**Task goal**
Transcribe the stretch of entries below from the line with "0.85, 0.83), 0.45)" through the line with "low, high = Vector((1e9,)", exactly and with both ends included; leave out all other lines.

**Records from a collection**

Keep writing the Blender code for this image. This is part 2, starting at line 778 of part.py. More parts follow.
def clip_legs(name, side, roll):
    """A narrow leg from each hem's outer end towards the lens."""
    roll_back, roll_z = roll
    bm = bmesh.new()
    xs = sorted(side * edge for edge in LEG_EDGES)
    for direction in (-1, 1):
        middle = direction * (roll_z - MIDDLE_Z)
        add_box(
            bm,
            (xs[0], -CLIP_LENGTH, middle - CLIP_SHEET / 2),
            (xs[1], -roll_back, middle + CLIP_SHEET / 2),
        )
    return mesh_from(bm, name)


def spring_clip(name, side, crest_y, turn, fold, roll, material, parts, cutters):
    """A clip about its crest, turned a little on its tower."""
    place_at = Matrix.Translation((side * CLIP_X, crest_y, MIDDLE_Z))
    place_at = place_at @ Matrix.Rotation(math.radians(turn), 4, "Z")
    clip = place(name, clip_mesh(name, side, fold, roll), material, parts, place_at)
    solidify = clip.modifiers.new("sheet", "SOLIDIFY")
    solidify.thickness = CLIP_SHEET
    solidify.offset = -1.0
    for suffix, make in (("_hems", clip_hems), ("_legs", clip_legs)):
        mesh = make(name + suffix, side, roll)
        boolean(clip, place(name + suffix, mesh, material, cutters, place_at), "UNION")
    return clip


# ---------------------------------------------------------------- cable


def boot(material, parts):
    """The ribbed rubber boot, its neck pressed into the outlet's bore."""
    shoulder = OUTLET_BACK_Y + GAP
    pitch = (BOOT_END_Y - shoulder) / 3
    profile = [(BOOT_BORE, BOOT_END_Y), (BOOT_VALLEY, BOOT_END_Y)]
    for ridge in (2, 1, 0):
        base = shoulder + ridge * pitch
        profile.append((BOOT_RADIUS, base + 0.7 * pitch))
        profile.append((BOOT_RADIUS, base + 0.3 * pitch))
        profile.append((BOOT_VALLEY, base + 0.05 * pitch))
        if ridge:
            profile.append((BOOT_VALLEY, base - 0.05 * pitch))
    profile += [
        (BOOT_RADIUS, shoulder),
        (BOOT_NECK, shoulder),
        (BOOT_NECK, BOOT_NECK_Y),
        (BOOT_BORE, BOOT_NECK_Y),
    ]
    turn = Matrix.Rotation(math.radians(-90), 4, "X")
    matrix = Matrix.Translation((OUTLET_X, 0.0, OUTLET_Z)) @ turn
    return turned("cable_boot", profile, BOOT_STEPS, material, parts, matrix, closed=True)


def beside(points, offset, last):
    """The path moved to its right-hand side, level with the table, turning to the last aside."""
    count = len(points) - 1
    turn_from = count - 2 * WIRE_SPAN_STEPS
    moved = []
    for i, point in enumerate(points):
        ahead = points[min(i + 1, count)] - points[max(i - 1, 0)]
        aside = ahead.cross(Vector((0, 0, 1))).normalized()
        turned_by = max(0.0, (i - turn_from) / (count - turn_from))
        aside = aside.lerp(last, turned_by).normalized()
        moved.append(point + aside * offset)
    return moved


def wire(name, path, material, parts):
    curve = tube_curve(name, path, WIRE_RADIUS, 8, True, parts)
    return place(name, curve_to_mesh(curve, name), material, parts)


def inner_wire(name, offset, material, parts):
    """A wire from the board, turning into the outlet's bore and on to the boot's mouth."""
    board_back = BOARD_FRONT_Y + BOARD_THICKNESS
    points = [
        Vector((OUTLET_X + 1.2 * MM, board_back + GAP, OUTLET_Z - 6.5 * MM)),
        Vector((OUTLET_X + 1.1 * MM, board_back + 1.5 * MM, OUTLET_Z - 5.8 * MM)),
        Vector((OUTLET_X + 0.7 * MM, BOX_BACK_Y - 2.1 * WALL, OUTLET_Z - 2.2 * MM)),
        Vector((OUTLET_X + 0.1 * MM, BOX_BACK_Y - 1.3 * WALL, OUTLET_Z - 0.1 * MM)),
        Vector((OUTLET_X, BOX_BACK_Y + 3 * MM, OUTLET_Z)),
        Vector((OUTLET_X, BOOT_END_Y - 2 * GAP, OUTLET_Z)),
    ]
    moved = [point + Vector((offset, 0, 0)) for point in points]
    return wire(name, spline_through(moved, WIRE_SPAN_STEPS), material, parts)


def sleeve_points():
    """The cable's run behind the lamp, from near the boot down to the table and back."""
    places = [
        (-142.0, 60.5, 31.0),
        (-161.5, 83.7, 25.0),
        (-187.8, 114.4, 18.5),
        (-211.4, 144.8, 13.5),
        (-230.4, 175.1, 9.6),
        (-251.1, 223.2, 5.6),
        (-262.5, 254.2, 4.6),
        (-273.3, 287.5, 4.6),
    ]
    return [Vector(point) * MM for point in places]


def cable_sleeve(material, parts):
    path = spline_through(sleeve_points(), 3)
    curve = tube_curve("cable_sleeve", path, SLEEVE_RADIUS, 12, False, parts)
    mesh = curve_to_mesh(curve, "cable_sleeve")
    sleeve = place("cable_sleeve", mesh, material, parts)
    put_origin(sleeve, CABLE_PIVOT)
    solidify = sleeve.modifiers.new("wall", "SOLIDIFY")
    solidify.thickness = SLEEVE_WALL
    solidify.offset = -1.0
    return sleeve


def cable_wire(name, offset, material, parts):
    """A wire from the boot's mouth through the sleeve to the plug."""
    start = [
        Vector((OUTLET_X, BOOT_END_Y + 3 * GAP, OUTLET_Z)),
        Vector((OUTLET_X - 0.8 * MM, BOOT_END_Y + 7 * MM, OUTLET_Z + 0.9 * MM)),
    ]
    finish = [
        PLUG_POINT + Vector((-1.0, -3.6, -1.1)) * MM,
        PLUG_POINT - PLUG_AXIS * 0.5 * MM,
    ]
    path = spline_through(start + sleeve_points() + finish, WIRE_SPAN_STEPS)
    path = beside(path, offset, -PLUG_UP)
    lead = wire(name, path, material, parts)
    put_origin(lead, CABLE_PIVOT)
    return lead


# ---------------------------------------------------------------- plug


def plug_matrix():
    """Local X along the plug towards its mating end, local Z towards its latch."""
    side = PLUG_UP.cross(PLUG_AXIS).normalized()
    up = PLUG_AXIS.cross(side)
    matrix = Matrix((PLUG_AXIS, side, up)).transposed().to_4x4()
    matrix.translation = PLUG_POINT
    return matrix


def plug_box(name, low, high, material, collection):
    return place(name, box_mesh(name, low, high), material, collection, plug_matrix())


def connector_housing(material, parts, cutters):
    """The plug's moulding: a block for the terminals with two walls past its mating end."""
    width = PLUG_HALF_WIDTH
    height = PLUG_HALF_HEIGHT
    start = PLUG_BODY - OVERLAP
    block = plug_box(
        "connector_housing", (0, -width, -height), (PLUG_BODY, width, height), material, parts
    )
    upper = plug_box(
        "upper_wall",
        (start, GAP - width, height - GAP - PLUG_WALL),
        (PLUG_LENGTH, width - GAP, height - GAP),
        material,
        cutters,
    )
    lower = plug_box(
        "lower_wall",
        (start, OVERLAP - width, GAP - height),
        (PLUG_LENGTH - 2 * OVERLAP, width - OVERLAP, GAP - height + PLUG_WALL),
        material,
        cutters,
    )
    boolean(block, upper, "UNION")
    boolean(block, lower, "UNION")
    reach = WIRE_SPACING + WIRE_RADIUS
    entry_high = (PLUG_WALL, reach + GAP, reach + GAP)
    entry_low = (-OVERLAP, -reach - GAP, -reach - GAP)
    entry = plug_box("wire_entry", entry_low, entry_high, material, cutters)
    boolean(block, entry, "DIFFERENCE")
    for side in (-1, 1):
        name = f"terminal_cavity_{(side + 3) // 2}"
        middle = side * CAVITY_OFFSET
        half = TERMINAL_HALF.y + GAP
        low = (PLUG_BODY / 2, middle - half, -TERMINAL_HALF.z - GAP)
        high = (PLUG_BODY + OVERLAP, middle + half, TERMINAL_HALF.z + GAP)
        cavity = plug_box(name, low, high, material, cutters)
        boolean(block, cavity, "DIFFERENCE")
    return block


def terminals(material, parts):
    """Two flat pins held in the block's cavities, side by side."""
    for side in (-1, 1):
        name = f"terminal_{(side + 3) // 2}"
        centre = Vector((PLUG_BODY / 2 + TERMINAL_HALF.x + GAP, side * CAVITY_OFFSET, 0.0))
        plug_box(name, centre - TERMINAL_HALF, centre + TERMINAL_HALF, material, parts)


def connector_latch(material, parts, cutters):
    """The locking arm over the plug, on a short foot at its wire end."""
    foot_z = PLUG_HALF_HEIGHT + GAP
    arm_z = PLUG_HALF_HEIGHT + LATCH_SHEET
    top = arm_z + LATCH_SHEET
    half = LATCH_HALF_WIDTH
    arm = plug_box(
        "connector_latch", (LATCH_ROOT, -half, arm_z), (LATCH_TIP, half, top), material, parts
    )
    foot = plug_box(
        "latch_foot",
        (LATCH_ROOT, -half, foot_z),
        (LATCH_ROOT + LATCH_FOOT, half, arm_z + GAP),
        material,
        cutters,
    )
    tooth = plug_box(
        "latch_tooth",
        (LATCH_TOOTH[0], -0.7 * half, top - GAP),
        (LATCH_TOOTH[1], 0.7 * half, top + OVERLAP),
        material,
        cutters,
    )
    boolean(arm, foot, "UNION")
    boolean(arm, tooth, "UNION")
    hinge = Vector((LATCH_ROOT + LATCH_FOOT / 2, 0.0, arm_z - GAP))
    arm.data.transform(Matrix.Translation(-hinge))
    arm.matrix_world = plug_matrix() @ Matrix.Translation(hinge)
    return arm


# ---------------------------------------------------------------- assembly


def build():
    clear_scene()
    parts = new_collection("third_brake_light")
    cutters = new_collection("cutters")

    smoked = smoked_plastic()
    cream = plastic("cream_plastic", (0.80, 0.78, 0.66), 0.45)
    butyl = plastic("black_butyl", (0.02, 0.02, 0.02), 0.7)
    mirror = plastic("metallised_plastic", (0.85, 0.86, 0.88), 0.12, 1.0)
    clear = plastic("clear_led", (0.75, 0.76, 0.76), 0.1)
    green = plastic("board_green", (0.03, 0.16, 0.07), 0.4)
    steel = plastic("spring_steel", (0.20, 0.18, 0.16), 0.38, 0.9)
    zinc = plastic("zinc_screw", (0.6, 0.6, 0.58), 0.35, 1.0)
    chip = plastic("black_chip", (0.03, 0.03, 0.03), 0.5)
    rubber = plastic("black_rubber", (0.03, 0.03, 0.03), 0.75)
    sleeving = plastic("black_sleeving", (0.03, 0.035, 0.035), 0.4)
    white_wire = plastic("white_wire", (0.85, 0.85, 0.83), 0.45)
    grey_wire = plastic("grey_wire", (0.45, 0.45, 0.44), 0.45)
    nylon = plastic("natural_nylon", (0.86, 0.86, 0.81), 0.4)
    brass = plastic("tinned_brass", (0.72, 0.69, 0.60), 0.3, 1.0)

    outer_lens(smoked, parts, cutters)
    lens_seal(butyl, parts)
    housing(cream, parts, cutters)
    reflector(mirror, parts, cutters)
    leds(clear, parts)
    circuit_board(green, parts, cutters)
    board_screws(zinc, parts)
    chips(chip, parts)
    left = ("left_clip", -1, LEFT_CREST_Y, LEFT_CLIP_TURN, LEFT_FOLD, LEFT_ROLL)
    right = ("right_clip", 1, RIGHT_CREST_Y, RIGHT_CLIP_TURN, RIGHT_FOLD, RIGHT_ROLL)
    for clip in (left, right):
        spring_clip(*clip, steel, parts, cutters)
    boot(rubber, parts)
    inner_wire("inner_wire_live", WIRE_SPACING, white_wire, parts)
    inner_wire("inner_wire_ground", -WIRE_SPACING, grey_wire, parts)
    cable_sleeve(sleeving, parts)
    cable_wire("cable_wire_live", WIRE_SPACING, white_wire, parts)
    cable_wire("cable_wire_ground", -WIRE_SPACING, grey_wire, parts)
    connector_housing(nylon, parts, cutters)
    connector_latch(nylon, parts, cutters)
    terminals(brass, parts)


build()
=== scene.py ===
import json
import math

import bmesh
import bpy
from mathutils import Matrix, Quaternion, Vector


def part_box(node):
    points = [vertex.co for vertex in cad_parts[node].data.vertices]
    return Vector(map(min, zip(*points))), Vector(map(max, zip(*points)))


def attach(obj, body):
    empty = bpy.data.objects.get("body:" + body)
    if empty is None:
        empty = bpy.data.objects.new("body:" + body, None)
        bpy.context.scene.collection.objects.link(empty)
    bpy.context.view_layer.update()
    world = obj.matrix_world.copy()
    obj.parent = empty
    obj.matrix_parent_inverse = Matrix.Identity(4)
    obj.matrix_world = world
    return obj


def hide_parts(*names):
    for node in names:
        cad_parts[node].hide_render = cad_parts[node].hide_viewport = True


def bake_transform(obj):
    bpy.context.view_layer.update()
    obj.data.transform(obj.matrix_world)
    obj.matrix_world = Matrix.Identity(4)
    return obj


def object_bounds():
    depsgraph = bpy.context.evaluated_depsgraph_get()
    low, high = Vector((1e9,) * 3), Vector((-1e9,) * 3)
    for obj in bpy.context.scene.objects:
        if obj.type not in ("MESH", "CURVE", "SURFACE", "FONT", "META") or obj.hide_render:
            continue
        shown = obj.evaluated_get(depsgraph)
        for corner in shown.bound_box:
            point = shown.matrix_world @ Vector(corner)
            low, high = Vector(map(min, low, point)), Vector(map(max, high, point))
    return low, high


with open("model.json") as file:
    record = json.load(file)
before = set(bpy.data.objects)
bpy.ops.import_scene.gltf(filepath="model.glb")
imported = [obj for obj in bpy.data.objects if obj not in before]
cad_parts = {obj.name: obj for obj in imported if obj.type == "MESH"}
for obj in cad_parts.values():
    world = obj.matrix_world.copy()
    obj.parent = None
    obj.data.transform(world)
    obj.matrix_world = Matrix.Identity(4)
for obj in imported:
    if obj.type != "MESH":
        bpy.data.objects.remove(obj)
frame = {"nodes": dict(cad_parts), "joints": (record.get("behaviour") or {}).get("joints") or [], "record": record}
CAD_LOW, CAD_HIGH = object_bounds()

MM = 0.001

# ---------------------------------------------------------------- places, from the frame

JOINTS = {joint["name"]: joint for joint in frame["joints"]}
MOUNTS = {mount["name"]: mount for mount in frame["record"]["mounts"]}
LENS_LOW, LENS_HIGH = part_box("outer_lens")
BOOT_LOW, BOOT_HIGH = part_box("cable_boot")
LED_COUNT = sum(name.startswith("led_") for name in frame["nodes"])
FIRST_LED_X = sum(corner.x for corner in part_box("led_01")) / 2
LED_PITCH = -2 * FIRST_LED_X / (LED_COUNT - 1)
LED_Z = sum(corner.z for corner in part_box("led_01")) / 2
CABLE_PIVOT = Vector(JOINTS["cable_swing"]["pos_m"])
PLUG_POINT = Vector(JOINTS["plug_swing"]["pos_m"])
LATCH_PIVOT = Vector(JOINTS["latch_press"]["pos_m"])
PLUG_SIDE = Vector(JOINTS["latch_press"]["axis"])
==
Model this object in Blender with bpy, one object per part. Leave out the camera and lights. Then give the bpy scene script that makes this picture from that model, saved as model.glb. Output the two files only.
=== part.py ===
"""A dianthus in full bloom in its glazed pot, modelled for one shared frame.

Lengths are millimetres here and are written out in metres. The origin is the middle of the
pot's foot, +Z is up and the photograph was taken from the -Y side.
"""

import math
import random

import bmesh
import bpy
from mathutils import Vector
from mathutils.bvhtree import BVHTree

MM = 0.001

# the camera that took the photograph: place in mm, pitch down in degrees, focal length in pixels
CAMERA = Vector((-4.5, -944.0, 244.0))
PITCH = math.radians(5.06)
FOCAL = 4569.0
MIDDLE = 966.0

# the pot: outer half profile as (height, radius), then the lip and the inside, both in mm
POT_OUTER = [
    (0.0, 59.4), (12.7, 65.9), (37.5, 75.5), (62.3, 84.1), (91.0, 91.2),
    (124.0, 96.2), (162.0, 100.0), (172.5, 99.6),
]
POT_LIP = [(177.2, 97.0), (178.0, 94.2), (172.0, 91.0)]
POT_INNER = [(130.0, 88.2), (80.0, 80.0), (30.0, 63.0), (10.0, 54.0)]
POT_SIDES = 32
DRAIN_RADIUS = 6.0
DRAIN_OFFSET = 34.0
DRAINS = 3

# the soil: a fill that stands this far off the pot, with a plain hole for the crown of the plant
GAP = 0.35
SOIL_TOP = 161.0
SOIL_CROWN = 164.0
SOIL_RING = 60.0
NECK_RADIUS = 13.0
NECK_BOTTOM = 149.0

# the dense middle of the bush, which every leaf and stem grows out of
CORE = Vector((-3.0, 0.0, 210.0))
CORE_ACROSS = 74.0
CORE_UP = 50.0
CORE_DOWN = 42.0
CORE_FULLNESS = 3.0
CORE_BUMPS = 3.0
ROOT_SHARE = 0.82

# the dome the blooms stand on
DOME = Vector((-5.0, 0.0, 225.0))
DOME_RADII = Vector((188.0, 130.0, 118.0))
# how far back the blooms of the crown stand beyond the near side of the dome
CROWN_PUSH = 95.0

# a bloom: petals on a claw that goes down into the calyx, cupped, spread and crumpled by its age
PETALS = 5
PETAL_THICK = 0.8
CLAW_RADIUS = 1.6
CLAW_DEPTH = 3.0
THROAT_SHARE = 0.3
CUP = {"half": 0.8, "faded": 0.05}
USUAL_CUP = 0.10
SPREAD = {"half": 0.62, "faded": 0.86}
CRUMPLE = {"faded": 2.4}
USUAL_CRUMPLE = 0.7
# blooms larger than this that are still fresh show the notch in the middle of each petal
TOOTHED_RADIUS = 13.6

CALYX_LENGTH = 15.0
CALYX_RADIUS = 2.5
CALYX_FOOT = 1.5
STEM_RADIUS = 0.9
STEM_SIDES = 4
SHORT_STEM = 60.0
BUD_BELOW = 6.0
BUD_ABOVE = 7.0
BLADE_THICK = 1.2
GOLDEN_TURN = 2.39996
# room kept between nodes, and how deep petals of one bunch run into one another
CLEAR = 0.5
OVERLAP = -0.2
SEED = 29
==
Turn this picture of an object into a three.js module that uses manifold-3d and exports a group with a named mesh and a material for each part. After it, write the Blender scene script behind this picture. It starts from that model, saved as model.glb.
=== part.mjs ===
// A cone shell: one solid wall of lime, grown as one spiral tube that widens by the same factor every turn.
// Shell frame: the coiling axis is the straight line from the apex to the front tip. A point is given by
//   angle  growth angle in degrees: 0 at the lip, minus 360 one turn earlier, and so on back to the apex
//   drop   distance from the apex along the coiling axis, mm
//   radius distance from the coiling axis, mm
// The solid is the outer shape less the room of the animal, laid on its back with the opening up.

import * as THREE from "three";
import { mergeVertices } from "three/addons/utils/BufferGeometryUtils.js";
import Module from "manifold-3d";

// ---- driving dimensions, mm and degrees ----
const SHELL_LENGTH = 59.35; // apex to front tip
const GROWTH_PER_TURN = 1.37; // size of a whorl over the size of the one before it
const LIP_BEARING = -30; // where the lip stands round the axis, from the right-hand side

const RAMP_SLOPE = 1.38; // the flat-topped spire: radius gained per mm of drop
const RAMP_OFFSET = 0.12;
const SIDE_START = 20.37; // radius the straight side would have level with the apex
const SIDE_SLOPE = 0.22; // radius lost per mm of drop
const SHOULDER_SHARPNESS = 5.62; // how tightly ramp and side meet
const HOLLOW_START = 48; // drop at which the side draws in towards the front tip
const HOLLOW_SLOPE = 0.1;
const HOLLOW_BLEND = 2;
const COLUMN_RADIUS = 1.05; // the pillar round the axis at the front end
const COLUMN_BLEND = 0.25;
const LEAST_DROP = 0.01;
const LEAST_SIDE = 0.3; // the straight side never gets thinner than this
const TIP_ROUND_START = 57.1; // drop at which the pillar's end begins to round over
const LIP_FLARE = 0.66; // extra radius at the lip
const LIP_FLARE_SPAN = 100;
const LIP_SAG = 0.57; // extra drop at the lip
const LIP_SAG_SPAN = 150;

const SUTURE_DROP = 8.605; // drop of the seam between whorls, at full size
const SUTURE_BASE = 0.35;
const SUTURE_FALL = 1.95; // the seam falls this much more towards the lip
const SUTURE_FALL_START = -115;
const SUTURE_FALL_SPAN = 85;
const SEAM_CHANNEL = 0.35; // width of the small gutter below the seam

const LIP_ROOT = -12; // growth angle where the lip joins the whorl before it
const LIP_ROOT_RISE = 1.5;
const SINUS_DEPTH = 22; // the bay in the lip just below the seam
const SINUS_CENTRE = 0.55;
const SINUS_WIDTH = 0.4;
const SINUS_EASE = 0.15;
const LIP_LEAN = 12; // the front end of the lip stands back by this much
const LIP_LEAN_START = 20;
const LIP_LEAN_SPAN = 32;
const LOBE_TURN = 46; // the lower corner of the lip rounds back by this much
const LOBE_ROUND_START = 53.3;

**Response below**
    white_wire = plastic("white_wire", (0.85, 0.85, 0.83), 0.45)
    grey_wire = plastic("grey_wire", (0.45, 0.45, 0.44), 0.45)
    nylon = plastic("natural_nylon", (0.86, 0.86, 0.81), 0.4)
    brass = plastic("tinned_brass", (0.72, 0.69, 0.60), 0.3, 1.0)

    outer_lens(smoked, parts, cutters)
    lens_seal(butyl, parts)
    housing(cream, parts, cutters)
    reflector(mirror, parts, cutters)
    leds(clear, parts)
    circuit_board(green, parts, cutters)
    board_screws(zinc, parts)
    chips(chip, parts)
    left = ("left_clip", -1, LEFT_CREST_Y, LEFT_CLIP_TURN, LEFT_FOLD, LEFT_ROLL)
    right = ("right_clip", 1, RIGHT_CREST_Y, RIGHT_CLIP_TURN, RIGHT_FOLD, RIGHT_ROLL)
    for clip in (left, right):
        spring_clip(*clip, steel, parts, cutters)
    boot(rubber, parts)
    inner_wire("inner_wire_live", WIRE_SPACING, white_wire, parts)
    inner_wire("inner_wire_ground", -WIRE_SPACING, grey_wire, parts)
    cable_sleeve(sleeving, parts)
    cable_wire("cable_wire_live", WIRE_SPACING, white_wire, parts)
    cable_wire("cable_wire_ground", -WIRE_SPACING, grey_wire, parts)
    connector_housing(nylon, parts, cutters)
    connector_latch(nylon, parts, cutters)
    terminals(brass, parts)


build()
=== scene.py ===
import json
import math

import bmesh
import bpy
from mathutils import Matrix, Quaternion, Vector


def part_box(node):
    points = [vertex.co for vertex in cad_parts[node].data.vertices]
    return Vector(map(min, zip(*points))), Vector(map(max, zip(*points)))


def attach(obj, body):
    empty = bpy.data.objects.get("body:" + body)
    if empty is None:
        empty = bpy.data.objects.new("body:" + body, None)
        bpy.context.scene.collection.objects.link(empty)
    bpy.context.view_layer.update()
    world = obj.matrix_world.copy()
    obj.parent = empty
    obj.matrix_parent_inverse = Matrix.Identity(4)
    obj.matrix_world = world
    return obj


def hide_parts(*names):
    for node in names:
        cad_parts[node].hide_render = cad_parts[node].hide_viewport = True


def bake_transform(obj):
    bpy.context.view_layer.update()
    obj.data.transform(obj.matrix_world)
    obj.matrix_world = Matrix.Identity(4)
    return obj


def object_bounds():
    depsgraph = bpy.context.evaluated_depsgraph_get()
    low, high = Vector((1e9,) * 3), Vector((-1e9,) * 3)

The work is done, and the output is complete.